_Data extract_:
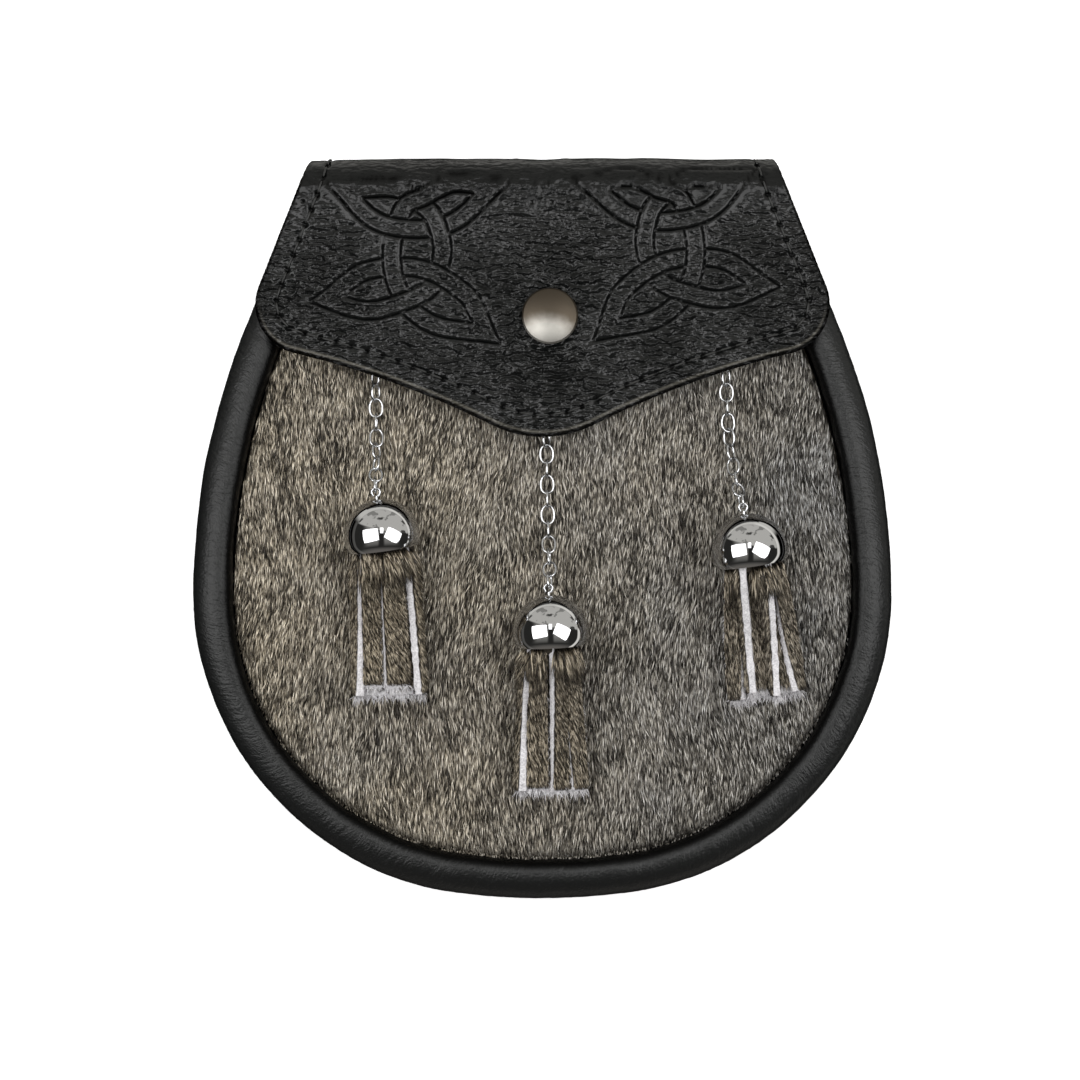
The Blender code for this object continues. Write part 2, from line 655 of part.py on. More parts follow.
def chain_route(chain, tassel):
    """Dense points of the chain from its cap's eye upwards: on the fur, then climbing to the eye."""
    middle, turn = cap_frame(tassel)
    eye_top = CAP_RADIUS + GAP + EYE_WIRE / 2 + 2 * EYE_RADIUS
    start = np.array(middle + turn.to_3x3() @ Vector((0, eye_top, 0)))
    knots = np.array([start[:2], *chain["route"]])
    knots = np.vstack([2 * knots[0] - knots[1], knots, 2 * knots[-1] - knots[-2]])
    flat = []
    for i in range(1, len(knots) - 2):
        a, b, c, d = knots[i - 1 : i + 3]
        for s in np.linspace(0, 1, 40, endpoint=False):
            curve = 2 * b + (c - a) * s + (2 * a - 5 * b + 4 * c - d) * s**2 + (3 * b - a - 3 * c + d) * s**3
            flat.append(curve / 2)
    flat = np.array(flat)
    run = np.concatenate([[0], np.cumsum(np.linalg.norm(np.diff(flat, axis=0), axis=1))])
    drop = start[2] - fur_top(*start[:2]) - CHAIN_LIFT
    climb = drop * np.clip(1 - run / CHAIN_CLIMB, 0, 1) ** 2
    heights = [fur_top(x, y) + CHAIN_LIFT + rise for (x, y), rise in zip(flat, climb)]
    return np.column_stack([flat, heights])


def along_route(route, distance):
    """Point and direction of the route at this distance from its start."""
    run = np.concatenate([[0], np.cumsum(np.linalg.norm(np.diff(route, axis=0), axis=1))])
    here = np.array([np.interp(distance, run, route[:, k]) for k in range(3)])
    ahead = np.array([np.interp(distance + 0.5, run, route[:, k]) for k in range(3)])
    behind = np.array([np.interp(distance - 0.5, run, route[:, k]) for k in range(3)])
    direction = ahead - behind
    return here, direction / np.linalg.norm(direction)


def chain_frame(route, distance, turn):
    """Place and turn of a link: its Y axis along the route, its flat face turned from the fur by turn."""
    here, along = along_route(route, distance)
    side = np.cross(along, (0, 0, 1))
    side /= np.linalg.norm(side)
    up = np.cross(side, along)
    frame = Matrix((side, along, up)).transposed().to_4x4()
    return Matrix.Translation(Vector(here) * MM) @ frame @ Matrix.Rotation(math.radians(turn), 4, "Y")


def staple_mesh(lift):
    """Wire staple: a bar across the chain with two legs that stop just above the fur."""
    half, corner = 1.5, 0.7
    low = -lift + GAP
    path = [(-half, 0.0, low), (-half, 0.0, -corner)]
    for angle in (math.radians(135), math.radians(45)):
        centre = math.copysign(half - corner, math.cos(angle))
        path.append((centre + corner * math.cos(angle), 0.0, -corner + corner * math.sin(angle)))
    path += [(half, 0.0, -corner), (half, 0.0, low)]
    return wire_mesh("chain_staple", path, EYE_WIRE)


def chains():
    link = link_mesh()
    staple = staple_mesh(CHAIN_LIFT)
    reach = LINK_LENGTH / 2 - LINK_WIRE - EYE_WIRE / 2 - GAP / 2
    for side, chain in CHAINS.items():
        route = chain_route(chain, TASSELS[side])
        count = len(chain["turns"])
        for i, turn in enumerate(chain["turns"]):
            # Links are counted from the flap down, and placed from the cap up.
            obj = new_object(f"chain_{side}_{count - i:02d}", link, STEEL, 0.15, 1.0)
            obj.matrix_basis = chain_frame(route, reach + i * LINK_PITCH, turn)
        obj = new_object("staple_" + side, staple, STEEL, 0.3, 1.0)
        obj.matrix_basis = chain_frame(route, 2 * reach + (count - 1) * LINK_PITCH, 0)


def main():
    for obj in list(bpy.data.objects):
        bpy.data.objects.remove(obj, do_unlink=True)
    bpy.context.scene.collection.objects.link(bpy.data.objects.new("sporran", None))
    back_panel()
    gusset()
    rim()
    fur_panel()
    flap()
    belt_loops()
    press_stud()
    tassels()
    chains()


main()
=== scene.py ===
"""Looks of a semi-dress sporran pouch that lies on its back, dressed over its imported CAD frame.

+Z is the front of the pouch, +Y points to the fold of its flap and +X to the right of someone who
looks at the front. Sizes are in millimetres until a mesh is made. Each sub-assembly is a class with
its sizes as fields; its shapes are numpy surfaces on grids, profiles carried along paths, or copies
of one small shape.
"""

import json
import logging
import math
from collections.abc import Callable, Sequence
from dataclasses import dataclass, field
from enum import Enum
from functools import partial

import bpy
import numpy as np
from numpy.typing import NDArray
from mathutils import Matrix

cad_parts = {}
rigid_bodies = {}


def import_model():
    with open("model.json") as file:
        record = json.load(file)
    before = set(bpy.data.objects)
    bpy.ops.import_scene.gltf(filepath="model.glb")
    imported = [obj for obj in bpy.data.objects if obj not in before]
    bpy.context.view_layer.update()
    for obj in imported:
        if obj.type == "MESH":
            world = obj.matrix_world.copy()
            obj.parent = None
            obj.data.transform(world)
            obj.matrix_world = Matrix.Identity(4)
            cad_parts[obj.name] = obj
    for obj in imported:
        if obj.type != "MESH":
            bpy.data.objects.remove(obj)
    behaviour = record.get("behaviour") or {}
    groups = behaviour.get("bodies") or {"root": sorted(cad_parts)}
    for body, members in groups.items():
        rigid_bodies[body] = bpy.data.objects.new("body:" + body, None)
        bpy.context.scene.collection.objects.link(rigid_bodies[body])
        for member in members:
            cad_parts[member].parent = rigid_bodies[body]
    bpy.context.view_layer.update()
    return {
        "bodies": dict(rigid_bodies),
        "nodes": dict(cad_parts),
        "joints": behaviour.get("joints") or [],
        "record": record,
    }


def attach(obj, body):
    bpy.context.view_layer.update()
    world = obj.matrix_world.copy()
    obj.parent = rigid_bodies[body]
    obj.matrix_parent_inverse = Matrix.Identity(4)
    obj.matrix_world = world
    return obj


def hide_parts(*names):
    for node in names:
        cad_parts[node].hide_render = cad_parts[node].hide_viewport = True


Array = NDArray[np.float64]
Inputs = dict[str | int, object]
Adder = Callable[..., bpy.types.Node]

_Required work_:
Return only the stretch of the material above from the line holding "back_panel()" through the line holding "before = set(bpy.data.objects)", copied exactly.

_Solution for this exercise_:
    back_panel()
    gusset()
    rim()
    fur_panel()
    flap()
    belt_loops()
    press_stud()
    tassels()
    chains()


main()
=== scene.py ===
"""Looks of a semi-dress sporran pouch that lies on its back, dressed over its imported CAD frame.

+Z is the front of the pouch, +Y points to the fold of its flap and +X to the right of someone who
looks at the front. Sizes are in millimetres until a mesh is made. Each sub-assembly is a class with
its sizes as fields; its shapes are numpy surfaces on grids, profiles carried along paths, or copies
of one small shape.
"""

import json
import logging
import math
from collections.abc import Callable, Sequence
from dataclasses import dataclass, field
from enum import Enum
from functools import partial

import bpy
import numpy as np
from numpy.typing import NDArray
from mathutils import Matrix

cad_parts = {}
rigid_bodies = {}


def import_model():
    with open("model.json") as file:
        record = json.load(file)
    before = set(bpy.data.objects)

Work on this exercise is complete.